Everything from the line containing "extrude(amount=-peg_head_thickness)" to the line containing "a shader takes.", both lines included, must be copied exactly; nothing else should be.

(Given information):
#####
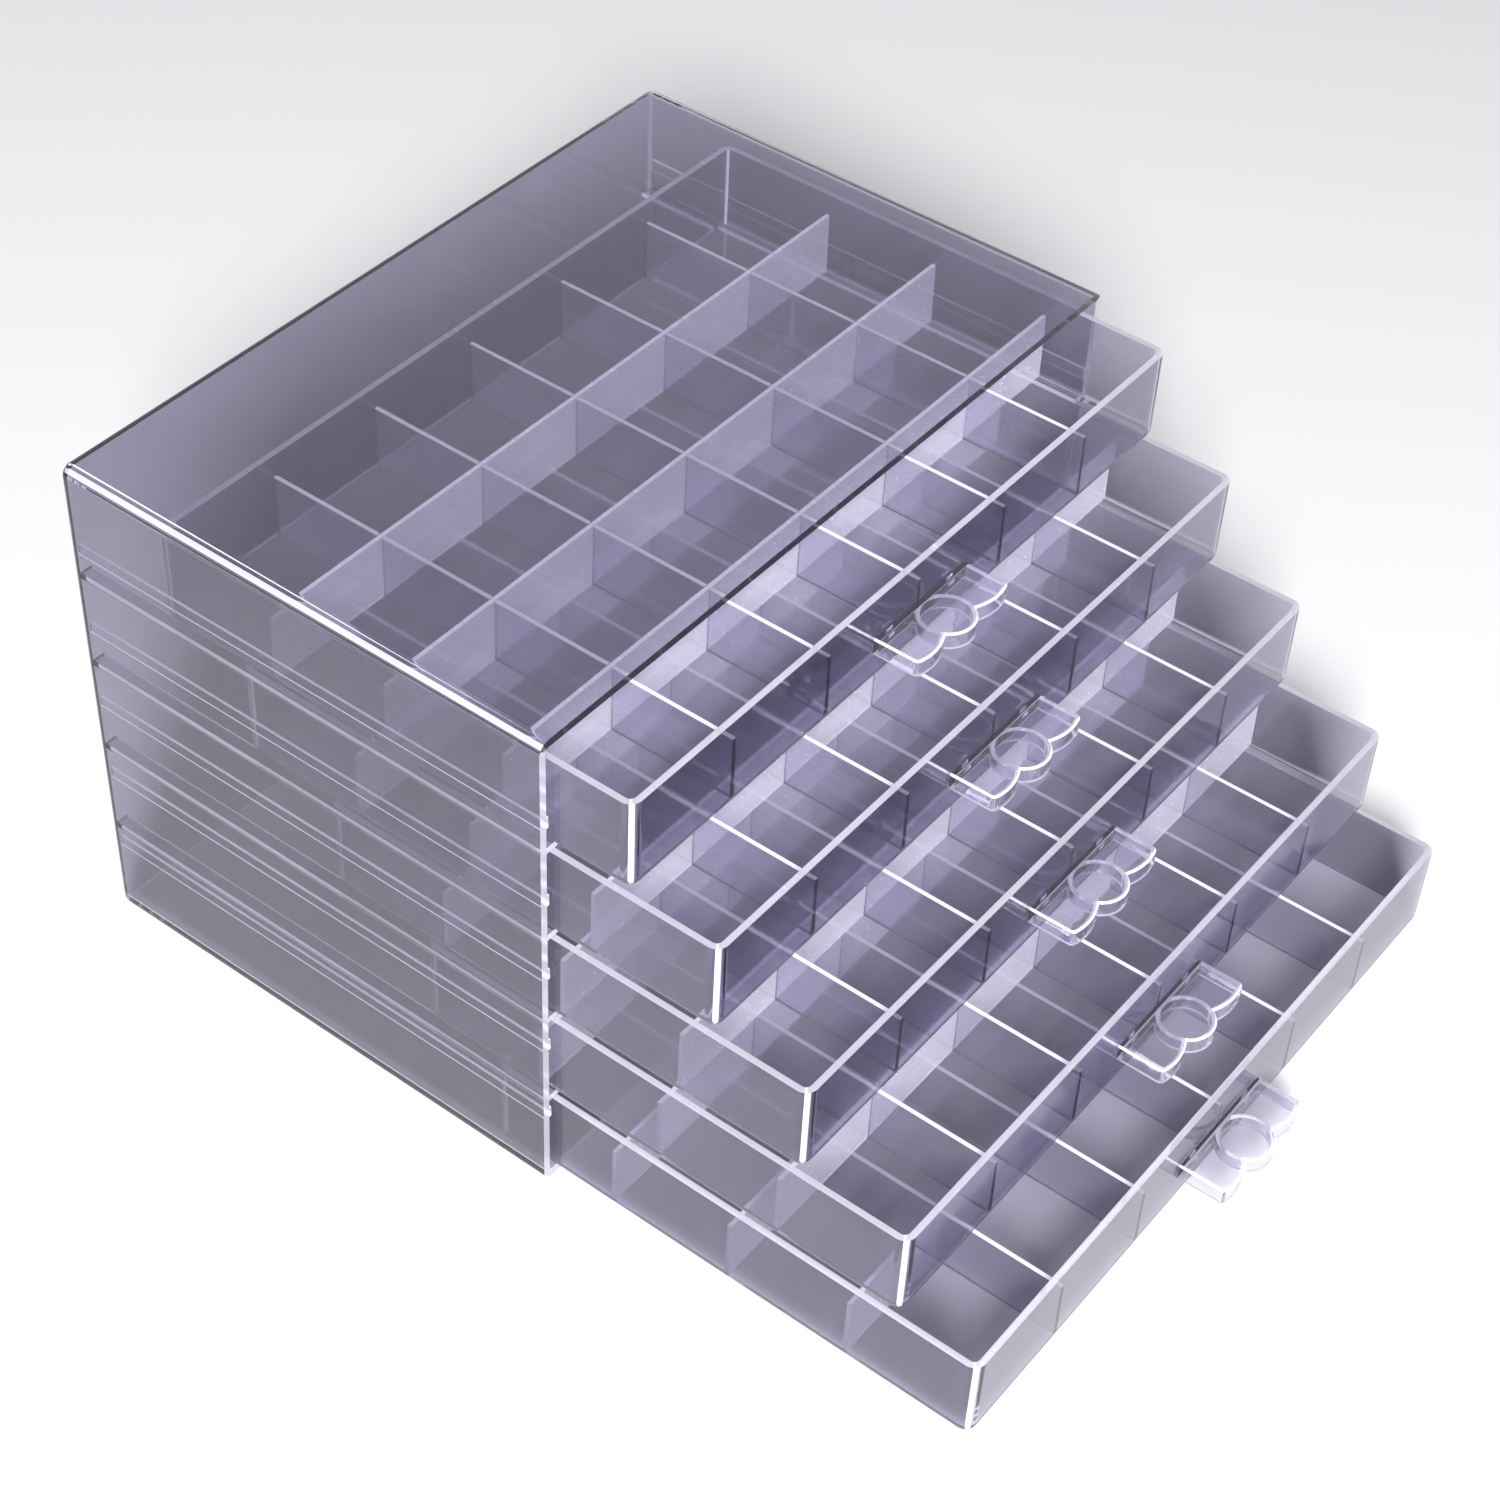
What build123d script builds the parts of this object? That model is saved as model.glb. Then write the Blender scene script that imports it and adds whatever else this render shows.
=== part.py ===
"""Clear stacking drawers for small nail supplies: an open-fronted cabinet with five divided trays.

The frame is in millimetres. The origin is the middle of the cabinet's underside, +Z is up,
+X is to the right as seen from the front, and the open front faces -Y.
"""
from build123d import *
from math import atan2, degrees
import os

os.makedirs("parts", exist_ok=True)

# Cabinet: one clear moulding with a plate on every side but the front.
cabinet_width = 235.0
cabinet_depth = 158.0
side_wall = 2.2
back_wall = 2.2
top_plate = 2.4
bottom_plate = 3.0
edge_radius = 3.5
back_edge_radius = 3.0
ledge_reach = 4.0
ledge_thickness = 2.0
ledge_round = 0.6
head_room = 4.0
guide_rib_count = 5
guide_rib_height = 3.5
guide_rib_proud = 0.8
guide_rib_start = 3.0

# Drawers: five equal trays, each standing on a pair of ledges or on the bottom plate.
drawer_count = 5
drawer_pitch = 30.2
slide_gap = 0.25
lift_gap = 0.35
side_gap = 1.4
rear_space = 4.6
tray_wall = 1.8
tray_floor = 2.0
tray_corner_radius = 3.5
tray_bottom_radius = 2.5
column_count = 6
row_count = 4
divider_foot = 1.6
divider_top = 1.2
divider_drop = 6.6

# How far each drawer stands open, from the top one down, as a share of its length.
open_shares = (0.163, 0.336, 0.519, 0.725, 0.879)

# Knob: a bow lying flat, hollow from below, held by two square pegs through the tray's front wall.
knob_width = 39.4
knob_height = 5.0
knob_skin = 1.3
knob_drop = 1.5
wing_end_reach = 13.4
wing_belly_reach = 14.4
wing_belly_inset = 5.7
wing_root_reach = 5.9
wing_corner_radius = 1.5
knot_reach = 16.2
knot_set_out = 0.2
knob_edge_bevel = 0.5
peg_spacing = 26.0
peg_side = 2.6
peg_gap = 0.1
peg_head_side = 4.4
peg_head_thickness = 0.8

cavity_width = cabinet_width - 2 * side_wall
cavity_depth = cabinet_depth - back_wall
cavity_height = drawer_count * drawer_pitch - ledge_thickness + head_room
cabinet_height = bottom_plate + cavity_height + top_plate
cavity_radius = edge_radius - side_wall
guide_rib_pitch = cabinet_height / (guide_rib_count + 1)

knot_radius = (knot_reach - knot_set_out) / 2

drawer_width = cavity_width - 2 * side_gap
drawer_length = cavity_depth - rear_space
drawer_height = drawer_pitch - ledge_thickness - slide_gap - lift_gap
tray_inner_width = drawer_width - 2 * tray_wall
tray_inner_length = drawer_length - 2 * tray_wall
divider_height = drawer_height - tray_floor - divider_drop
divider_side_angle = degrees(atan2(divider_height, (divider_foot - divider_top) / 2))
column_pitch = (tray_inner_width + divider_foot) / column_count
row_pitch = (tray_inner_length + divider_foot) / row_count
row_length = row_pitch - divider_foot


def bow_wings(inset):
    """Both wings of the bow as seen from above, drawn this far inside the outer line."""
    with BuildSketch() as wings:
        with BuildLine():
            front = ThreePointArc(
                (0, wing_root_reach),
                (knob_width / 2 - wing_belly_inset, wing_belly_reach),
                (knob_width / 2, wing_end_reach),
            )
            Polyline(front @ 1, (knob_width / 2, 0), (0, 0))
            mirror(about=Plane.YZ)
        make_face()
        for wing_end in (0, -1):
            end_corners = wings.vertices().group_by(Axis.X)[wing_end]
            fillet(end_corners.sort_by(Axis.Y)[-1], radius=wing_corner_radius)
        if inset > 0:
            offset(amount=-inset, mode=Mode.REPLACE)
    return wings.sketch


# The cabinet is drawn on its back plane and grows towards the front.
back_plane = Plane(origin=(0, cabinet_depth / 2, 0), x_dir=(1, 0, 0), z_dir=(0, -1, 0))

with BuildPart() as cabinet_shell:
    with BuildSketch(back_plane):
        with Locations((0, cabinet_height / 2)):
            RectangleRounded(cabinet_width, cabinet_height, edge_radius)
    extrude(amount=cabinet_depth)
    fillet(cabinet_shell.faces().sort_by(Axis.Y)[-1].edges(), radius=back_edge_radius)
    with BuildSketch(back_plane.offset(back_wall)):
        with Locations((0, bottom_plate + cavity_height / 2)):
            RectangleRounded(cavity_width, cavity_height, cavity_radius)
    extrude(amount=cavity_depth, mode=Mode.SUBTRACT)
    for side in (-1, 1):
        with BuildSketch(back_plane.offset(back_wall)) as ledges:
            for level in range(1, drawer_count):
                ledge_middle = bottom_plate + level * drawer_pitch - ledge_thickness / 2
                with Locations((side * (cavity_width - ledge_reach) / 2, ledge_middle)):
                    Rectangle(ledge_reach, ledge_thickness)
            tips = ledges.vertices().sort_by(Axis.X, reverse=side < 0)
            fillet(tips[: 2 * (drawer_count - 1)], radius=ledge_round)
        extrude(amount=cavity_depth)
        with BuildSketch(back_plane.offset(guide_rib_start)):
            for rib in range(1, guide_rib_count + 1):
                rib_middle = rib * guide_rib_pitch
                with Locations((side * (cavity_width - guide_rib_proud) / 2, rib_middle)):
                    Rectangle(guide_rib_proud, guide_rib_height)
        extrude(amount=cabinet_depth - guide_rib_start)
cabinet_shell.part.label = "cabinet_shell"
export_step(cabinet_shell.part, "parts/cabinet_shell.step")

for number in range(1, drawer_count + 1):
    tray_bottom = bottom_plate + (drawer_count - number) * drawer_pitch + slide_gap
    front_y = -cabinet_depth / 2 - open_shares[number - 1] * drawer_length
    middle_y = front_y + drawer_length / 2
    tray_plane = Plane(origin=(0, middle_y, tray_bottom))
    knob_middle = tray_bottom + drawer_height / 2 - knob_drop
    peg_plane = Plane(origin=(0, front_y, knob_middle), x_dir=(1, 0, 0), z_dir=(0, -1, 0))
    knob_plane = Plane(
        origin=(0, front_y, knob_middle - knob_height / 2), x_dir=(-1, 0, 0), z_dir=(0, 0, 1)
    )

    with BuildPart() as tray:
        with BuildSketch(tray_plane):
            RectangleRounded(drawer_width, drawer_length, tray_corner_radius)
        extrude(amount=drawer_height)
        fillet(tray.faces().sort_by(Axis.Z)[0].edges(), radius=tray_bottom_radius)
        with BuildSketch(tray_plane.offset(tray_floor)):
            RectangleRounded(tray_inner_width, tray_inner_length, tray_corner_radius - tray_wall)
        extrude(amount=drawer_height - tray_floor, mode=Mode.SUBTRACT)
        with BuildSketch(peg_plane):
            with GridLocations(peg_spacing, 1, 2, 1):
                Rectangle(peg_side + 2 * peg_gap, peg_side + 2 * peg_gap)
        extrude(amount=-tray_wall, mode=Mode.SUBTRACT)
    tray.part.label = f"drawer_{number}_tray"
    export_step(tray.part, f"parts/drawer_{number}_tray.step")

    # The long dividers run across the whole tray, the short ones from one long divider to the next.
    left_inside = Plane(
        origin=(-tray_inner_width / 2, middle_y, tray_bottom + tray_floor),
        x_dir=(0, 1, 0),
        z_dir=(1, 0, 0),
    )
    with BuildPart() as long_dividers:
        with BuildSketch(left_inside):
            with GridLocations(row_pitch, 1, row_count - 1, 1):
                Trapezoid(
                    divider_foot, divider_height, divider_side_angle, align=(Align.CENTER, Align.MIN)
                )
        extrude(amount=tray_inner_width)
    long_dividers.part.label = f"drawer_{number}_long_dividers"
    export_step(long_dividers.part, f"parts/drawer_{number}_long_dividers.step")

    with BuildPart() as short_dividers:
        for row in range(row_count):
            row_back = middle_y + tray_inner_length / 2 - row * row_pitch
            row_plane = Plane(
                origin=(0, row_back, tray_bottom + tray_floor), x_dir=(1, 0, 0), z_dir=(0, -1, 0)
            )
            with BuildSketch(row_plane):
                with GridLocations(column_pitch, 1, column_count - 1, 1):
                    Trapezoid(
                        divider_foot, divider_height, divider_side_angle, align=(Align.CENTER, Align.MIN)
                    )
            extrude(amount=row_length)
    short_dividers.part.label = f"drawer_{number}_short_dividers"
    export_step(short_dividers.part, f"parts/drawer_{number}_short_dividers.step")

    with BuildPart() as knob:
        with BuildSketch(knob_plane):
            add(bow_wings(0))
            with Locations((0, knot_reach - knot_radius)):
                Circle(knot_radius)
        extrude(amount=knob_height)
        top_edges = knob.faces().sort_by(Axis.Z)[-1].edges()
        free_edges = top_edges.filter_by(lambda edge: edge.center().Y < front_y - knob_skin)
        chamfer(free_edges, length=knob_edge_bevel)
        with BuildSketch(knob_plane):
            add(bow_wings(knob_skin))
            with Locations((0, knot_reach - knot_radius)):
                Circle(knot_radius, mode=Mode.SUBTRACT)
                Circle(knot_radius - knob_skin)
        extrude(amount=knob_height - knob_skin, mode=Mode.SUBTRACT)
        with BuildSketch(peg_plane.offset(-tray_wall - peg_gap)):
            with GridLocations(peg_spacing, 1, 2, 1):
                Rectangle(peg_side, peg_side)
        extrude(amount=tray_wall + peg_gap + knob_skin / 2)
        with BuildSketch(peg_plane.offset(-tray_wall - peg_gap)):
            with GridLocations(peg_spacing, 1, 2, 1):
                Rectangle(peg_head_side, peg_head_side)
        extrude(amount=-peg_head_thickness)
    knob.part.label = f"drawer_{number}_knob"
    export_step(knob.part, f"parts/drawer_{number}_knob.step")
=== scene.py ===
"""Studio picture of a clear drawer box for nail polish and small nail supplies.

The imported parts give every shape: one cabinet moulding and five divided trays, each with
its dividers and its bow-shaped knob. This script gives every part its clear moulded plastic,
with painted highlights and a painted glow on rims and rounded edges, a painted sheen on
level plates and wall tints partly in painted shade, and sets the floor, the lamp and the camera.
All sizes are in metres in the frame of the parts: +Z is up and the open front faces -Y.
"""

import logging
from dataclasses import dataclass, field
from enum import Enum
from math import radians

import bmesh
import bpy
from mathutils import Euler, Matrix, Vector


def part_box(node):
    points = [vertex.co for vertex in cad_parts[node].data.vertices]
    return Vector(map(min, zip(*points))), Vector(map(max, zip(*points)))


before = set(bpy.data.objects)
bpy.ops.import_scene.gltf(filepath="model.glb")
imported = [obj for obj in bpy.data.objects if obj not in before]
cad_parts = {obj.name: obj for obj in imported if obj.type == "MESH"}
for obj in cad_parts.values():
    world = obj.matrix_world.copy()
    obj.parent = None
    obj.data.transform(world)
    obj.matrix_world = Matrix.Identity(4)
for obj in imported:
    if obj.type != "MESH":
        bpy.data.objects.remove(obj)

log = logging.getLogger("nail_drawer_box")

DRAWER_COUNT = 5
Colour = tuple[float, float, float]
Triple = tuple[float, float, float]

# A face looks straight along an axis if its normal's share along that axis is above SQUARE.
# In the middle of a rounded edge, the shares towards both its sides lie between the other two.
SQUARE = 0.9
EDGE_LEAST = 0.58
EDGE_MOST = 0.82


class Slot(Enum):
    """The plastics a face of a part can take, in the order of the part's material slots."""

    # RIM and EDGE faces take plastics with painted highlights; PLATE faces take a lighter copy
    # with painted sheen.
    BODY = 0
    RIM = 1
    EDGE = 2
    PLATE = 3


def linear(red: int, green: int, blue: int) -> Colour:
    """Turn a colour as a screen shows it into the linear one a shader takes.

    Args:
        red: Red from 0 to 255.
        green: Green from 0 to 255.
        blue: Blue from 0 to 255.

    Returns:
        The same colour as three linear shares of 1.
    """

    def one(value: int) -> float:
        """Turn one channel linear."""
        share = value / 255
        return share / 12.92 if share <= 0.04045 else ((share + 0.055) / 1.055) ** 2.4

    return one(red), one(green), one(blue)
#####
(Task output):
        extrude(amount=-peg_head_thickness)
    knob.part.label = f"drawer_{number}_knob"
    export_step(knob.part, f"parts/drawer_{number}_knob.step")
=== scene.py ===
"""Studio picture of a clear drawer box for nail polish and small nail supplies.

The imported parts give every shape: one cabinet moulding and five divided trays, each with
its dividers and its bow-shaped knob. This script gives every part its clear moulded plastic,
with painted highlights and a painted glow on rims and rounded edges, a painted sheen on
level plates and wall tints partly in painted shade, and sets the floor, the lamp and the camera.
All sizes are in metres in the frame of the parts: +Z is up and the open front faces -Y.
"""

import logging
from dataclasses import dataclass, field
from enum import Enum
from math import radians

import bmesh
import bpy
from mathutils import Euler, Matrix, Vector


def part_box(node):
    points = [vertex.co for vertex in cad_parts[node].data.vertices]
    return Vector(map(min, zip(*points))), Vector(map(max, zip(*points)))


before = set(bpy.data.objects)
bpy.ops.import_scene.gltf(filepath="model.glb")
imported = [obj for obj in bpy.data.objects if obj not in before]
cad_parts = {obj.name: obj for obj in imported if obj.type == "MESH"}
for obj in cad_parts.values():
    world = obj.matrix_world.copy()
    obj.parent = None
    obj.data.transform(world)
    obj.matrix_world = Matrix.Identity(4)
for obj in imported:
    if obj.type != "MESH":
        bpy.data.objects.remove(obj)

log = logging.getLogger("nail_drawer_box")

DRAWER_COUNT = 5
Colour = tuple[float, float, float]
Triple = tuple[float, float, float]

# A face looks straight along an axis if its normal's share along that axis is above SQUARE.
# In the middle of a rounded edge, the shares towards both its sides lie between the other two.
SQUARE = 0.9
EDGE_LEAST = 0.58
EDGE_MOST = 0.82


class Slot(Enum):
    """The plastics a face of a part can take, in the order of the part's material slots."""

    # RIM and EDGE faces take plastics with painted highlights; PLATE faces take a lighter copy
    # with painted sheen.
    BODY = 0
    RIM = 1
    EDGE = 2
    PLATE = 3


def linear(red: int, green: int, blue: int) -> Colour:
    """Turn a colour as a screen shows it into the linear one a shader takes.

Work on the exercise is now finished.